ABSTRACT

The early modern emblem-that amalgam of text and image-produced a debate of perhaps surprising intensity and duration. Between 1550 and 1642 few topics energized rhetorical, literary, and pictorial theorists more than the questions about meaning and figuration that the emblem seemed to have evoked, questions connected to the paragone debate, but perhaps more culturally central, since what was debated was not just the superiority of one art over another, but the foundational question of how meaning is produced and where it lies. The stakes in this debate, in other words, are nothing less than establishing how figures signify. My interest here is in another perhaps surprising phenomenon: the extent to which postmodern theory, and in particular queer theory, continues to grapple with these same issues, and to do so in a way that is potentially illuminating for the early modern debate. Because that earlier conversation became so quickly and thoroughly entrammeled in a more specific and more virulent debate-between the Protestant insistence on the primacy of the word and the Catholic reliance (at least in the eyes of the reformers) on the image-arguments about the emblem might seem bound to a particular historical moment.

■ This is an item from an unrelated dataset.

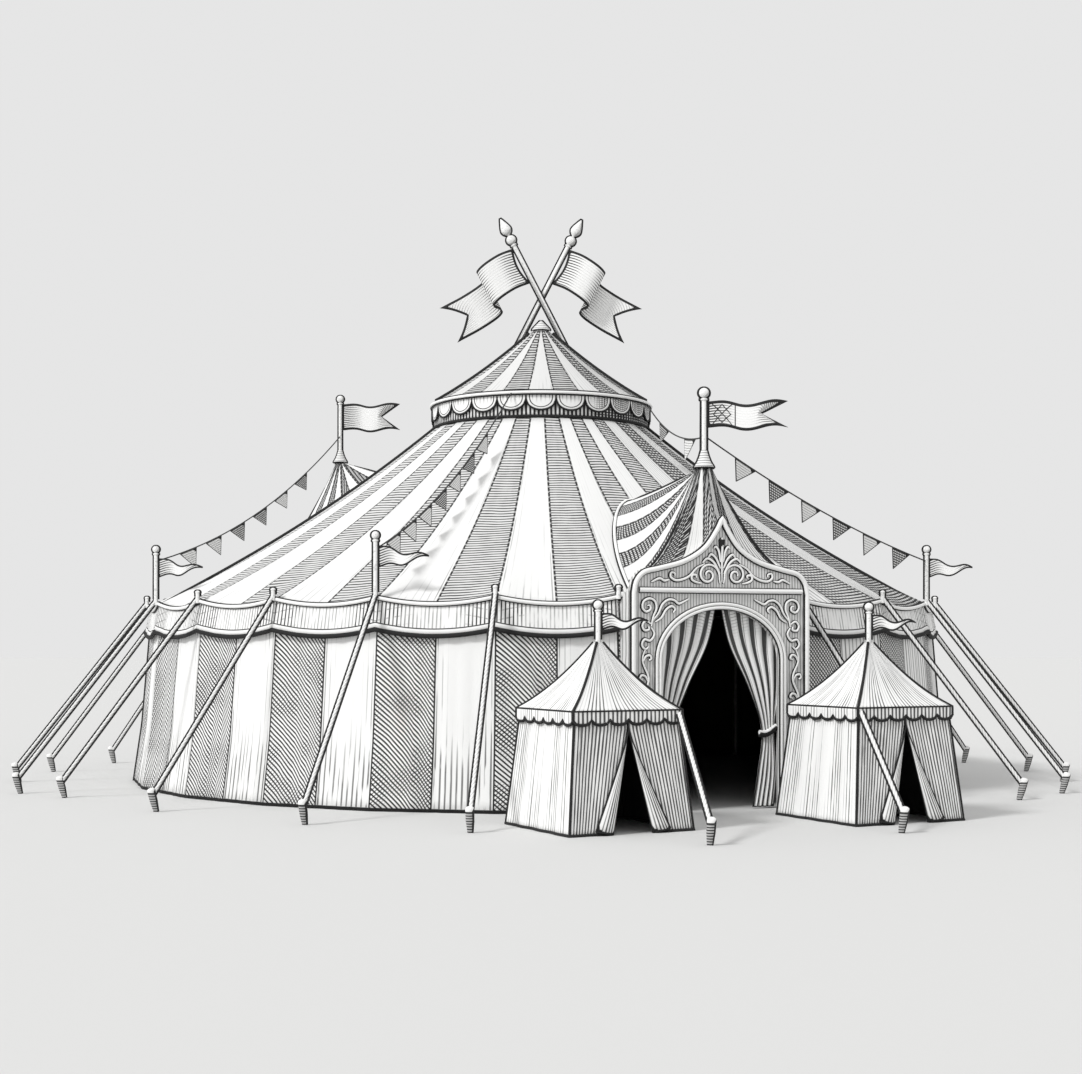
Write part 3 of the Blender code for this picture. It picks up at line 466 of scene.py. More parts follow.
# %% A tree of nodes, and the one that sweeps a ring along a path
def new_tree(name, sockets):
    """A Geometry Nodes tree: its inputs, a function that adds a node, and one that ends the tree."""
    tree = bpy.data.node_groups.new(name, "GeometryNodeTree")
    tree.interface.new_socket("Geometry", in_out="INPUT", socket_type="NodeSocketGeometry")
    keys = {}
    for socket, kind in sockets.items():
        made = tree.interface.new_socket(socket, in_out="INPUT", socket_type="NodeSocket" + kind)
        keys[socket] = made.identifier
    tree.interface.new_socket("Geometry", in_out="OUTPUT", socket_type="NodeSocketGeometry")
    given = tree.nodes.new("NodeGroupInput").outputs

    def node(kind, values, output=0, **settings):
        made = tree.nodes.new(kind)
        for key, setting in settings.items():
            setattr(made, key, setting)
        for key, value in values.items():
            if isinstance(value, bpy.types.NodeSocket):
                tree.links.new(value, made.inputs[key])
            else:
                made.inputs[key].default_value = value
        return made.outputs[output] if made.outputs else made

    def end(geometry):
        real = node("GeometryNodeRealizeInstances", {0: geometry})
        done = node("GeometryNodeSetMaterial", {"Geometry": real, "Material": given["Material"]})
        node("NodeGroupOutput", {0: done})
        return tree, keys

    return given, node, end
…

What I argue here, however, is that there is a much longer arc to this discussion and that we are by no means finished with it. At its heart, the discussion takes on the theme of this volume: does the verbal power implicit in the etymology of historia have a peculiar claim to the truth, or does the “body” of the image have an immanent and empirical claim that supersedes it? Queer theory also enables us to ask if there is an inevitable contamination between the two modes of interpreting the world, a contamination that resides in the notion of figure itself.